Fully immersive VR will force us to confront profound questions. What are the psychological effects of spending extended time in a preferable virtual reality? How do we prevent a new form of digital addiction? How do we establish laws, norms, and etiquette in a borderless, anonymous metaverse? Issues of privacy, data ownership, and even virtual crime will become paramount. Resolving these societal questions will take as long, if not longer, than developing the technology itself.

The Accessibility Equation

The computational power required to run a fully immersive experience is staggering. It will likely require a combination of client-side hardware and cloud-based streaming of unimaginable bandwidth and reliability. Making this technology affordable and accessible to the average consumer, not just a luxury for the wealthy, is a critical hurdle for its widespread adoption.

Mapping the Timeline: A Realistic Forecast

Given these hurdles, we can attempt to chart a probable, though speculative, timeline.

The Next 5 Years (The Foothills): We will see incremental but impressive improvements. Headsets will become lighter, wireless, and with higher-resolution displays. Haptic gloves will become commercially viable, offering a much greater sense of touch. Eye and face tracking will become standard, enabling more expressive avatars and efficient rendering. Social VR platforms will become more sophisticated, but the experience will remain clearly mediated by hardware.

The Next 10-15 Years (The Ascent): This is where the lines will begin to blur. We may achieve near-retinal resolution in sleek, glasses-like form factors. Full-body haptic suits could enter the high-end consumer market, providing a comprehensive tactile experience. AI-powered content generation will allow for vast, dynamic worlds. Latency will be reduced to near-imperceptible levels. For many applications—gaming, socializing, remote work—the experience will feel genuinely "real." This is the era of "effective immersion," where the technology is good enough to fool the conscious mind for sustained periods.

20+ Years (The Summit - Full Dive): The final step to true, indistinguishable immersion likely hinges on a breakthrough in neural interface technology. A safe, non-invasive, high-bandwidth BCI is the key that unlocks the ability to directly stimulate the brain's sensory cortex, bypassing the body entirely. This is the realm of "The Matrix," a point where the virtual and physical are neurologically equivalent. This timeline is highly uncertain and depends on fundamental neuroscience discoveries that have not yet been made. The ethical and regulatory battles surrounding such a technology will be fierce and will undoubtedly shape its development and adoption.

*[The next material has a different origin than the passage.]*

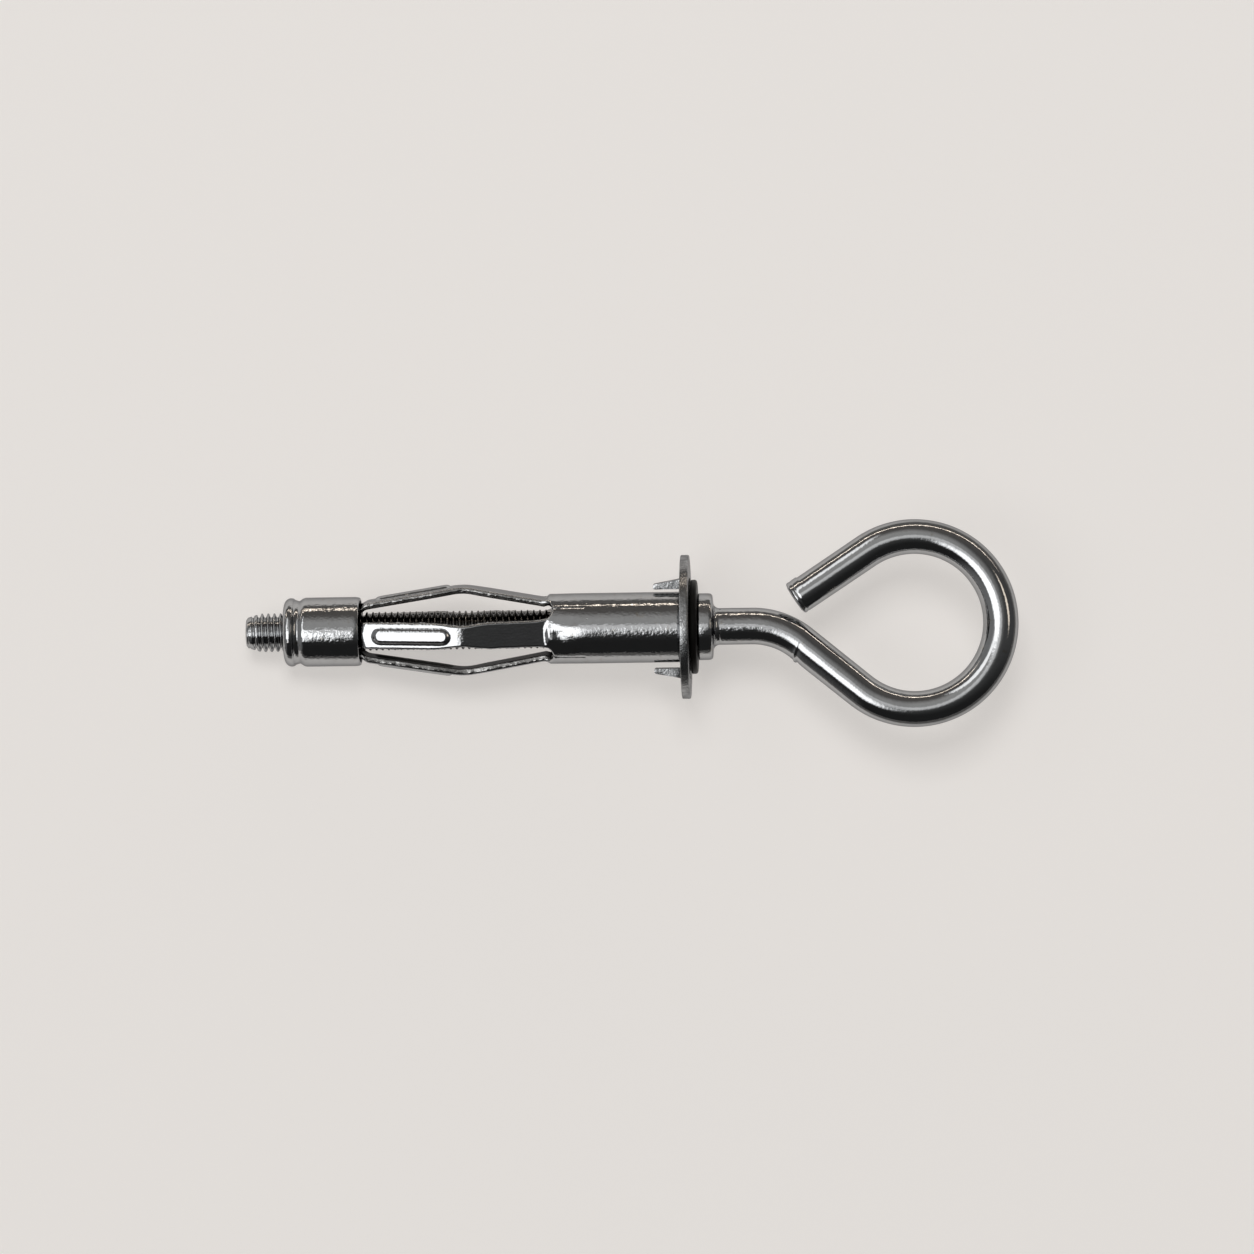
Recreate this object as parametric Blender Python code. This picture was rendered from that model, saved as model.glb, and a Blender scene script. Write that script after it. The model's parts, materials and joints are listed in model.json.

The countdown to fully immersive virtual reality has already begun, ticking away in research labs, startup garages, and tech giant R&D departments. While a perfect, holodeck-level experience may be a generation away, the next decade promises a revolution in fidelity and presence that will fundamentally alter our relationship with digital space. The wait will be measured not in years, but in the number of groundbreaking innovations we have yet to witness. The final destination is a world of our own making, limited only by our imagination, and the journey to get there is already one of the most exciting stories of the 21st century.